Expanding on Exapno’s excellent post - I was thinking some more this morning about the delineation between rock & roll and rock, and one of the factors seems to me to be the shift of emphasis from singles to full albums.

In the early days, it was all about the single, and albums were basically a way to repackage a few key singles along with some filler tracks, being more “greatest hits” compilations than coherent works. Not much attention was paid to track order, or overall packaging and presentation - throw it all on wax, stick a generic picture of the artist on the cover, get it out the door, and exploit the momentum that a given single might have.

When artists started going into the studio with the intention of making a single contiguous work of art (something the Beatles started doing with George Martin straight away, possibly as a matter of efficiency rather , made up of separate songs, but designed to stand as a whole, that may be a point of demarcation - in this way, rock was borrowing a lot from the post-bebop jazz artists like Mingus and Coltrane, where listening to an album all the way through was often more rewarding than cherry-picking the “best” tracks.
And BTW, the Ventures took this to the next level back in the early 60s, with their quasi-concept albums like Colorful Ventures ('61) and Ventures In Space (‘64), where the songs all had a consistent theme (at least in title, if not in tone). The Beatles’ first So again, Ventures FTW.

Sorry, something got lost in the intertubes there. I meant to say that the Beatles’ first “concept” album was Sgt. Peppers’, and that was only because the album was bookended by the two title songs - the rest of the album was a collection of fairly disparate tracks.
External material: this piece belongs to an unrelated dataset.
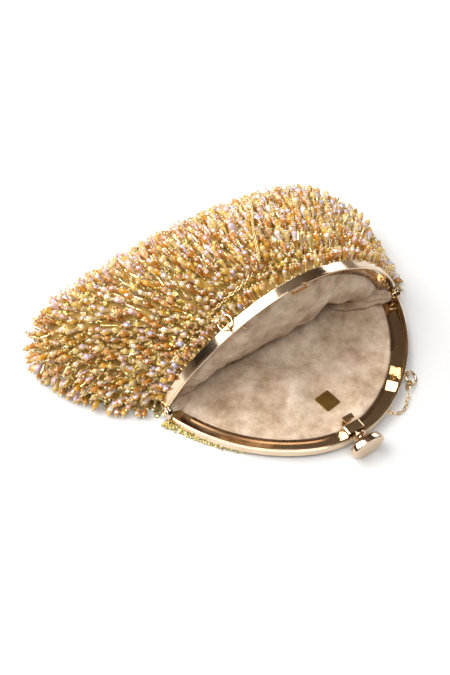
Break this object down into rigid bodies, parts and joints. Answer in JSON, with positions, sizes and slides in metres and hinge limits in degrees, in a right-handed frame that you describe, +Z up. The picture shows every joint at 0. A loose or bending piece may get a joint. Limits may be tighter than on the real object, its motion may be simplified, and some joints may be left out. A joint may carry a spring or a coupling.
{
  "type": "evening bag",
  "caption": "Beaded evening pouch lying open on a hinged arched metal box frame, with a push-button latch, suede-like lining, ring loops and a short chain strap.",
  "frame": {"origin": "on the floor under the middle of the bag's box, without the chain", "axes": "+X along the hinge axis, +Y towards the foot of the bag, +Z up from the floor that the bag's back lies on"},
  "size_m": [0.2543, 0.2008, 0.0896],
  "materials": {
    "frame_gold": "polished pale gold plating",
    "hardware_gold": "polished gold plating",
    "chain_gold": "polished gold plating",
    "plate_brass": "antique brass with a bevelled edge",
    "channel_brown": "gold plating in the shade of the channel",
    "spring_steel": "drawn wire",
    "beads": "faceted topaz glass with a pink and violet lustre coat",
    "bugles": "gold-lined glass bugle beads and seed beads",
    "sequins": "pale gold-green cupped sequins and seed beads",
    "gold_fabric": "woven gold ground cloth",
    "padding": "felted wadding",
    "lining": "brushed suede-like taupe cloth"
  },
  "bodies": {
    "root": {"back_frame": "frame_gold", "hinge_rivets": "frame_gold", "hinge_washers": "hardware_gold", "back_channel_strip": "channel_brown", "latch_housing": "hardware_gold", "clasp_bezel": "frame_gold", "button_spring": "spring_steel", "right_bracket": "hardware_gold", "right_loop": "hardware_gold", "back_fringe": "sequins", "front_fringe": "beads", "back_fabric": "gold_fabric", "front_fabric": "gold_fabric", "front_padding": "padding", "back_lining": "lining", "front_lining": "lining", "maker_plate": "plate_brass", "tail_links": "chain_gold", "chain_strap": "chain_gold"},
    "front_half": {"front_frame": "frame_gold", "front_channel_strip": "channel_brown", "catch_staple": "hardware_gold", "left_bracket": "hardware_gold", "left_loop": "hardware_gold", "front_fabric_band": "gold_fabric", "front_lining_band": "lining"},
    "button": {"clasp_button": "frame_gold", "latch_hook": "hardware_gold"},
    "left_ring": {"left_ring": "hardware_gold", "left_end_link": "chain_gold"},
    "right_ring": {"right_ring": "hardware_gold", "right_end_link": "chain_gold"}
  },
  "joints": [
    {"name": "frame_hinge", "type": "hinge", "parent": "root", "child": "front_half", "pos_m": [0.01801, -0.01129, 0.01], "axis": [1, 0, 0], "range_deg": [0, 80.7]},
    {"name": "button_press", "type": "slide", "parent": "root", "child": "button", "axis": [0, 1, 0], "range_m": [0, 0.0018], "stiffness_N_per_m": 400, "deforming": ["button_spring"]},
    {"name": "left_ring_swing", "type": "hinge", "parent": "front_half", "child": "left_ring", "pos_m": [-0.02958, -0.01738, 0.07007], "axis": [0.8106, -0.0946, 0.578], "range_deg": [0, 150]},
    {"name": "right_ring_swing", "type": "hinge", "parent": "root", "child": "right_ring", "pos_m": [0.07266, -0.06604, 0.0063], "axis": [-0.7638, -0.6455, 0], "range_deg": [-45, 98]}
  ]
}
Frank Zappa did the concept album thing before the Beatles did Sgt. Pepper.

I guess my point being that since the Beatles (rightly or not) seem to be used in this thread as a bellwether vis-à-vis the transition between r&r and rock, I wanted to illustrate that American bands were ahead of the curve in some regards. But if we want to use the Mothers as a benchmark, the Ventures still win :stuck_out_tongue: (I assume you’re referring to Freak Out! in '66).